Monte Carlo Simulations for Small-World Stochastic Processes

by Dubreus, Terrance Maurice

We conduct a computational statistical study of nonequilibrium processes with and without small-world interactions. We first investigate the motion of a passive random walker on growing nonequilibrium one-dimensional surfaces with or without small-world connections. The walker always moves to a higher connected site on the evolving surface. The surfaces examined are related to the evolution of parallel discrete-event simulations, with or without small-world connections. We have also examined the Kim-Kosterlitz surface growth model. In particular, we study the probability distribution function of the distance between the walker and the global maximum of the surface at saturation.
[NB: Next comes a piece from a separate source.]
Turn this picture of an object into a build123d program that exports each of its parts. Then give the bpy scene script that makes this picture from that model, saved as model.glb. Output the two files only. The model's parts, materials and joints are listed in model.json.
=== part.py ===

We find that the availability of small-world connections for either the surface or the walker dramatically changes this probability distribution function. We next report of the lifetime of the metastable state of the square-lattice Ising model. We have used a macroscopic mean-field dynamic using the density of states from a modified Wang-Landau sampling procedure. The Wang-Landau sampling, was used to give the density of states g, either as a function of two parameters, g(E,M), or as a function of only the magnetization, g(M). From the density of states the constrained free energy, F(m) , is calculated. Using a macroscopic mean-field dynamic, constrained to having only single spin flips, we obtain the lifetime, tau, of the metastable state with and without small-world connections. From F(m) we obtain the exact first-passage time, tau Comparisons to recent predictions of the droplet theory of nucleation and growth will be made.